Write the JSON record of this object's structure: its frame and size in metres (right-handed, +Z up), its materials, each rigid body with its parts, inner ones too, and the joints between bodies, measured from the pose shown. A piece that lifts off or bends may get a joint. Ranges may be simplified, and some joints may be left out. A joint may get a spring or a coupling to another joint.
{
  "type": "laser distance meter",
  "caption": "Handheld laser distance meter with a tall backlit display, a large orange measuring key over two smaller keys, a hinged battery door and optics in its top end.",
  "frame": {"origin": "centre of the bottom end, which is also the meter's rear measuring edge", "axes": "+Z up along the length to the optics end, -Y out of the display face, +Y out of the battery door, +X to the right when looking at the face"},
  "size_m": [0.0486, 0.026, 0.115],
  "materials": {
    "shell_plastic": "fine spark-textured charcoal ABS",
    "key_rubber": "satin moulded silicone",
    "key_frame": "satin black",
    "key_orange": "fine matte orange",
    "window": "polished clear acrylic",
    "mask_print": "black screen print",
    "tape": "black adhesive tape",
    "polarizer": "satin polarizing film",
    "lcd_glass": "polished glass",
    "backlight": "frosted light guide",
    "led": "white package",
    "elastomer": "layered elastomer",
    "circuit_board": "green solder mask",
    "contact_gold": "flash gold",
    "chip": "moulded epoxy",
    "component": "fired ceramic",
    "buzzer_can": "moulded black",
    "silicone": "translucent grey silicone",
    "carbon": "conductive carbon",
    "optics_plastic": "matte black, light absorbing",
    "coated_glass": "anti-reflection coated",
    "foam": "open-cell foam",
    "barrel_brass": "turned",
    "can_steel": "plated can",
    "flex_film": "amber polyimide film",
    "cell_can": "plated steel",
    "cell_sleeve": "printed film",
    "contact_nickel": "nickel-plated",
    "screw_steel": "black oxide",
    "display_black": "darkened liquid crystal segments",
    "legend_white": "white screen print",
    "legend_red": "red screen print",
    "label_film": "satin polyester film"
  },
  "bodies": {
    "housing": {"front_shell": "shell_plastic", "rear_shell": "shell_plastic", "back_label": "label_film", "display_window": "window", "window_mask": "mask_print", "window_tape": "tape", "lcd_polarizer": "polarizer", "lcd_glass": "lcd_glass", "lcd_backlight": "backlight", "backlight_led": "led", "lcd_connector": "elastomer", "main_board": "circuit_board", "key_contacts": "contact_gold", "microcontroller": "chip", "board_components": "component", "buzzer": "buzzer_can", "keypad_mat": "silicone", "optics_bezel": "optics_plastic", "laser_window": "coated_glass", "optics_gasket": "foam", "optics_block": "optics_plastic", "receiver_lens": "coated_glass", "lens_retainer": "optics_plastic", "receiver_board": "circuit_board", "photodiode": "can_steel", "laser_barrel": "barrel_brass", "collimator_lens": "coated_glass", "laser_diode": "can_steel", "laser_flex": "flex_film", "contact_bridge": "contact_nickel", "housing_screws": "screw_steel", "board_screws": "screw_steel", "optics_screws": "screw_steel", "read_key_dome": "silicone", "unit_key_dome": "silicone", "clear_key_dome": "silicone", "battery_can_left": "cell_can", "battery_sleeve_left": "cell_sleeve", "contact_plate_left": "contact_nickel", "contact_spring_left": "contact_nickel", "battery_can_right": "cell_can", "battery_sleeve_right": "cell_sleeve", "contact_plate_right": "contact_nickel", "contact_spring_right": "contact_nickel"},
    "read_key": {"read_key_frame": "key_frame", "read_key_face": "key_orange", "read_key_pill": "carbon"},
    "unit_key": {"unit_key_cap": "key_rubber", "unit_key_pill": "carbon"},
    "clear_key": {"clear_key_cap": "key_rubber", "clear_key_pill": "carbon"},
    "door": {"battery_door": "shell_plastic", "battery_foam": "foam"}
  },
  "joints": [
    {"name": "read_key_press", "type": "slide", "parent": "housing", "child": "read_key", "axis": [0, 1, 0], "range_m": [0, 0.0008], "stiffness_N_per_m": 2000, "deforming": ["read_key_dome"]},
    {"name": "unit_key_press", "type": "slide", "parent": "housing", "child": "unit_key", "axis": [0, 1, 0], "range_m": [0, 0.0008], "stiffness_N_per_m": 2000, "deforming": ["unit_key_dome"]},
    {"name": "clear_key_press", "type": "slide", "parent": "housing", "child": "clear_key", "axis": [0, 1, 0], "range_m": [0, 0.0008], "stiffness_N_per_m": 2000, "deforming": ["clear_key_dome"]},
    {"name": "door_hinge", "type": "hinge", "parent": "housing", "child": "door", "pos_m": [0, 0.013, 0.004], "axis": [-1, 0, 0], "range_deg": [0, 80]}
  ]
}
* * *
#### Problem description:
Reproduce each line verbatim.

#### The reply:
Write the JSON record of this object's structure: its frame and size in metres (right-handed, +Z up), its materials, each rigid body with its parts, inner ones too, and the joints between bodies, measured from the pose shown. A piece that lifts off or bends may get a joint. Ranges may be simplified, and some joints may be left out. A joint may get a spring or a coupling to another joint.
{
  "type": "laser distance meter",
  "caption": "Handheld laser distance meter with a tall backlit display, a large orange measuring key over two smaller keys, a hinged battery door and optics in its top end.",
  "frame": {"origin": "centre of the bottom end, which is also the meter's rear measuring edge", "axes": "+Z up along the length to the optics end, -Y out of the display face, +Y out of the battery door, +X to the right when looking at the face"},
  "size_m": [0.0486, 0.026, 0.115],
  "materials": {
    "shell_plastic": "fine spark-textured charcoal ABS",
    "key_rubber": "satin moulded silicone",
    "key_frame": "satin black",
    "key_orange": "fine matte orange",
    "window": "polished clear acrylic",
    "mask_print": "black screen print",
    "tape": "black adhesive tape",
    "polarizer": "satin polarizing film",
    "lcd_glass": "polished glass",
    "backlight": "frosted light guide",
    "led": "white package",
    "elastomer": "layered elastomer",
    "circuit_board": "green solder mask",
    "contact_gold": "flash gold",
    "chip": "moulded epoxy",
    "component": "fired ceramic",
    "buzzer_can": "moulded black",
    "silicone": "translucent grey silicone",
    "carbon": "conductive carbon",
    "optics_plastic": "matte black, light absorbing",
    "coated_glass": "anti-reflection coated",
    "foam": "open-cell foam",
    "barrel_brass": "turned",
    "can_steel": "plated can",
    "flex_film": "amber polyimide film",
    "cell_can": "plated steel",
    "cell_sleeve": "printed film",
    "contact_nickel": "nickel-plated",
    "screw_steel": "black oxide",
    "display_black": "darkened liquid crystal segments",
    "legend_white": "white screen print",
    "legend_red": "red screen print",
    "label_film": "satin polyester film"
  },
  "bodies": {
    "housing": {"front_shell": "shell_plastic", "rear_shell": "shell_plastic", "back_label": "label_film", "display_window": "window", "window_mask": "mask_print", "window_tape": "tape", "lcd_polarizer": "polarizer", "lcd_glass": "lcd_glass", "lcd_backlight": "backlight", "backlight_led": "led", "lcd_connector": "elastomer", "main_board": "circuit_board", "key_contacts": "contact_gold", "microcontroller": "chip", "board_components": "component", "buzzer": "buzzer_can", "keypad_mat": "silicone", "optics_bezel": "optics_plastic", "laser_window": "coated_glass", "optics_gasket": "foam", "optics_block": "optics_plastic", "receiver_lens": "coated_glass", "lens_retainer": "optics_plastic", "receiver_board": "circuit_board", "photodiode": "can_steel", "laser_barrel": "barrel_brass", "collimator_lens": "coated_glass", "laser_diode": "can_steel", "laser_flex": "flex_film", "contact_bridge": "contact_nickel", "housing_screws": "screw_steel", "board_screws": "screw_steel", "optics_screws": "screw_steel", "read_key_dome": "silicone", "unit_key_dome": "silicone", "clear_key_dome": "silicone", "battery_can_left": "cell_can", "battery_sleeve_left": "cell_sleeve", "contact_plate_left": "contact_nickel", "contact_spring_left": "contact_nickel", "battery_can_right": "cell_can", "battery_sleeve_right": "cell_sleeve", "contact_plate_right": "contact_nickel", "contact_spring_right": "contact_nickel"},
    "read_key": {"read_key_frame": "key_frame", "read_key_face": "key_orange", "read_key_pill": "carbon"},
    "unit_key": {"unit_key_cap": "key_rubber", "unit_key_pill": "carbon"},
    "clear_key": {"clear_key_cap": "key_rubber", "clear_key_pill": "carbon"},
    "door": {"battery_door": "shell_plastic", "battery_foam": "foam"}
  },
  "joints": [
    {"name": "read_key_press", "type": "slide", "parent": "housing", "child": "read_key", "axis": [0, 1, 0], "range_m": [0, 0.0008], "stiffness_N_per_m": 2000, "deforming": ["read_key_dome"]},
    {"name": "unit_key_press", "type": "slide", "parent": "housing", "child": "unit_key", "axis": [0, 1, 0], "range_m": [0, 0.0008], "stiffness_N_per_m": 2000, "deforming": ["unit_key_dome"]},
    {"name": "clear_key_press", "type": "slide", "parent": "housing", "child": "clear_key", "axis": [0, 1, 0], "range_m": [0, 0.0008], "stiffness_N_per_m": 2000, "deforming": ["clear_key_dome"]},
    {"name": "door_hinge", "type": "hinge", "parent": "housing", "child": "door", "pos_m": [0, 0.013, 0.004], "axis": [-1, 0, 0], "range_deg": [0, 80]}
  ]
}